For attaching weights, I use DAP Household Silicone Adhesive and let it set up for a week or so before sealing the car. The flexible bond seems to make the car roll more quietly.

As Graham Line mentioned 2-butanone, also known as methy-ethyl-ketone (MEK), is not a controlled substance; however, it is used in the manufacturing of controlled substances and is probably not readily available in pure form by the general public. It is also a hazardous substance that should be respected when handled—adequate ventilation, gloves, eye protection are recommended.

Wayne

I bought a quart can of MEK for about $10.00 at Lowe’s Home Improvement (paint department) less than 2 months ago.
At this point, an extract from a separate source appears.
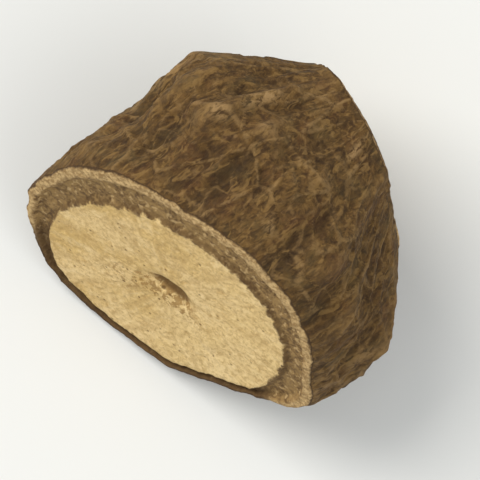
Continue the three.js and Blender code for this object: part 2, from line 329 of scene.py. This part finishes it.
def crack_share(y, z):
    """1 along the drying crack that runs from the far cut's pith towards the bark."""
    y, z = unsteady(y, z)
    dy, dz = y - FAR_PITH["y"], z - FAR_PITH["z"]
    along = dy * FAR_CRACK["y"] + dz * FAR_CRACK["z"]
    across = dz * FAR_CRACK["y"] - dy * FAR_CRACK["z"]
    begun = smoothstep(-FAR_CRACK["width"], FAR_PITH["depth"], along)
    ended = smoothstep(FAR_CRACK["reach"] - FAR_CRACK["taper"], FAR_CRACK["reach"], along)
    width = FAR_CRACK["width"] * (1 - FAR_CRACK["narrowing"] * smoothstep(0, FAR_CRACK["reach"], along))
    return begun * (1 - ended) * hat(across, width)


def front_unevenness(y, z):
    return cut_field(noise, FRONT_UNEVENNESS, y, z)


def far_unevenness(y, z):
    return cut_field(noise, FAR_UNEVENNESS, y, z) - FAR_CRACK["depth"] * crack_share(y, z)


FRONT_CUT = dict(
    pith=FRONT_PITH, wood=FRONT_WOOD, plane=front_plane, unevenness=front_unevenness,
    outward=np.array([-1, -FRONT_SKEW, FRONT_LEAN]),
)
FAR_CUT = dict(
    pith=FAR_PITH, wood=FAR_WOOD, plane=far_plane, unevenness=far_unevenness,
    outward=np.array([1, -FAR_SKEW, -FAR_LEAN]),
)


def wood_share(cut, rims):
    """How far along the line from the pith to the rim the wood ends."""
    pith, wood = cut["pith"], cut["wood"]
    ry, rz = rims[:, 1] - pith["y"], rims[:, 2] - pith["z"]
    wy, wz = pith["y"] - wood["y"], pith["z"] - wood["z"]
    a, b, c = ry * ry + rz * rz, ry * wy + rz * wz, wy * wy + wz * wz - wood["radius"] ** 2
    return np.minimum(1 - THINNEST_BARK, (-b + np.sqrt(b * b - a * c)) / a)


def cut_height(cut, y, z, into, fine):
    """How far a point of a cut stands out of the cut's plane."""
    past_rim = smoothstep(PALE_RIM_ENDS, SUNK_FROM, into)
    sunk = past_rim * (1 - smoothstep(SUNK_TO, 1, into))
    height = PALE_RIM_RISE * (1 - past_rim) - SUNK_DEPTH * sunk
    height = height + cut["unevenness"](y, z) - cut["pith"]["depth"] * pith_share(cut["pith"], y, z)
    if fine:
        in_bark = 1 - smoothstep(*WOOD_BEGINS, into)
        bark_grain = cut_field(sharp_crests, BARK_GRAIN, y, z) + cut_field(noise, FINE_BARK_GRAIN, y, z)
        pores = PORE_DEPTH * smoothstep(*PORE_EDGES, cut_field(noise, PORES, y, z))
        height = height + in_bark * bark_grain * smoothstep(*GRAIN_BEGINS, into)
        height = height + (1 - in_bark) * (cut_field(noise, WOOD_GRAIN, y, z) - pores)
    return height


def cut_points(cut, rims, share, fine):
    """Points of a cut face, and how far each is into the bark: 0 at the rim, 1 at the wood, more inside."""
    pith = cut["pith"]
    ry, rz = rims[:, 1] - pith["y"], rims[:, 2] - pith["z"]
    y, z = pith["y"] + share * ry, pith["z"] + share * rz
    bark_share = 1 - wood_share(cut, rims)
    into = (1 - share) / bark_share
    outward = cut["outward"] / np.linalg.norm(cut["outward"])
    height = cut_height(cut, y, z, into, fine)
    points = np.stack([cut["plane"](y, z), y, z], -1) + height[:, None] * outward
    # Share of painted shade where the cut's bark is thin, as on the slanted cut's lower edge by the floor
    thin = 1 - smoothstep(FULL_SHADE_THICKNESS, NO_SHADE_THICKNESS, bark_share * np.hypot(ry, rz))
    return dict(points=points, into=into, thin=thin, across=np.stack([y, z], -1))


def cut_rows(cut, rims, rings, angle, fine):
    """Rings of a cut face, from just inside its rim to its middle."""
    bark_rings, wood_rings = rings
    edge = wood_share(cut, rims)
    shares = [1 - (1 - edge) * (n + 1) / bark_rings for n in range(bark_rings)]
    shares += [edge * (1 - (n + 1) / (wood_rings + 1)) for n in range(wood_rings)]
    shares.append(0 * edge)
    return [dict(cut_points(cut, rims, share, fine), angle=angle, x=0 * angle) for share in shares]


def bark_rows(divisions, front_rims, far_rims, angle, fine):
    """Rows of the bark, closer together near the cuts, with a cut's rim as the first and the last."""
    along = divisions["along"]
    length = far_rims[:, 0] - front_rims[:, 0]
    rows = []
    for n in range(along + 1):
        t = n / along
        share = t - divisions["crowding"] * math.sin(2 * math.pi * t) / (2 * math.pi)
        x = front_rims[:, 0] + share * length
        points = bark_points(angle, x, min(share, 1 - share) * length, fine)
        into = np.full(len(angle), ON_BARK if 0 < n < along else 0.0)
        rows.append(dict(points=points, into=into, thin=0 * angle, across=points[:, 1:], angle=angle, x=x))
    return rows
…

Can’t tell the difference between it and Tenax -7 for plastic assembly (as expected). At $5.00 an ounce, the equivalent price for the Tenax-7 is $160.00 - a no-brainer trade-off as far as I am concerned.

John, thanks for the information. That does surprise me as I thought there would be some restrictions placed on the retail sale of this solvent. Apparently I’m mistaken and appreciate knowing this, I’ll look around some of our box stores and see if it is available in this State. I don’t really need any, I’m just sort of curious.

Wayne

Now that I have heard about MEK from a number of you, I seem to recall that it was a commonly used item among serious modelers years ago. That being said, it must have to be used in very small amounts in any styrene application. Which begs another question- can it be used to re-attach Delrin or other acetal plastics together- think diesel diesel railings )?? Cedarwoodron

Will only marr the finish if that. Won’t melt the platic together as with styrene.

Has anyone found a product that will successfully bond broken Delrin parts. I have only been able to repair w/ heat fusing which can distort or dab of epoxy.

I stand corrected on the MEK (methyl ethyl ketone) availability. I just came back from our local hardware store where this is sold by the quart. I couldn’t find any information as to the purity level; however, it certainly is available at the retail level, which still surprises me.